What is it about the present moment that has propelled the issue of migration to the centre of political debate, and how should we respond to the emergence of Trumpism and other anti-migrant movements across the globe? For many, the answers to these questions are largely found at an ideological level, with the rise of a newly branded right representing a resurgence of protectionism, a narrow parochial outlook, and a national chauvinism epitomized in slogans such as ‘Make America Great Again’. Running through most conventional perspectives is a conception of migration as a contingent epiphenomenon of the world economy; one that arises from a variety of factors ‘somewhere else’ and ends up at ‘our’ borders demanding a policy response. In this essay, I propose that this framing is not only false, but that it also leads to a set of political problems for those concerned with building campaigns to support migrant struggles today. In place of such perspectives, I argue that we need to situate migration as an internal feature of how capitalism actually functions at the global scale – a movement of people that is relentlessly generated by the movement of capital, and which, in turn, is constitutive of the concrete forms of capitalism itself. Only from this global perspective can we understand the recent rise of racism and xenophobia, and the profound changes in how borders operate and are managed throughout much of the world. Most importantly, such a perspective allows us to sketch what an effective solidarity with migrants might look like.

 

In making this argument, I focus on three interconnected features of migration in the current period. First, I examine how migration arises from the inherent dynamics of capitalism: a totalising system of accumulation that continually generates multiple forms of dispossession. I then turn to look at the instrumental role of borders in these dynamics, analysing the ways in which borders act to demarcate various forms of difference within national and global labour markets (including the value of labour power, and the construction of categories such as race and illegality).
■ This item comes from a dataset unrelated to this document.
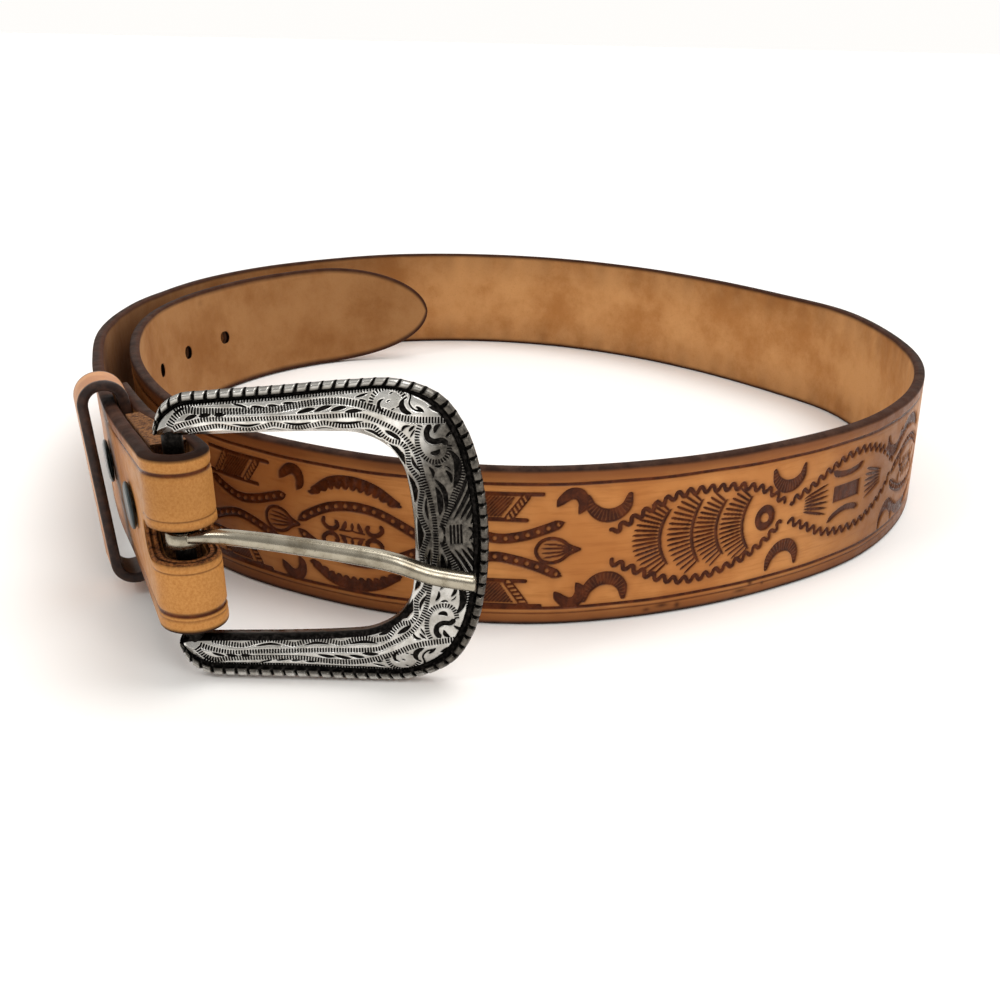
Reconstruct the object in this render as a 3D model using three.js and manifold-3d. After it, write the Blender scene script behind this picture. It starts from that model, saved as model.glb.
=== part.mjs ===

Finally, migration is also essential to how periods of crisis unfold and are perceived – a theme that is explored in the final section of this essay. Precisely because of the centrality of migration to capital accumulation, a very large proportion of the world’s population has been integrated into global financial circuits through the sending and receiving of remittances. At moments of economic downturn, this relationship permits the (partial) spatial displacement of crisis through the corridors of migration and remittance flows. Moreover, migration itself is frequently portrayed in terms of ‘crisis’ – most notably in the case of the millions of people now displaced across the Middle East and around the Mediterranean Sea. In this latter case, I show how the framing of migration as crisis is being utilized as a means to further deepen neoliberal market-led development models throughout much of the affected region.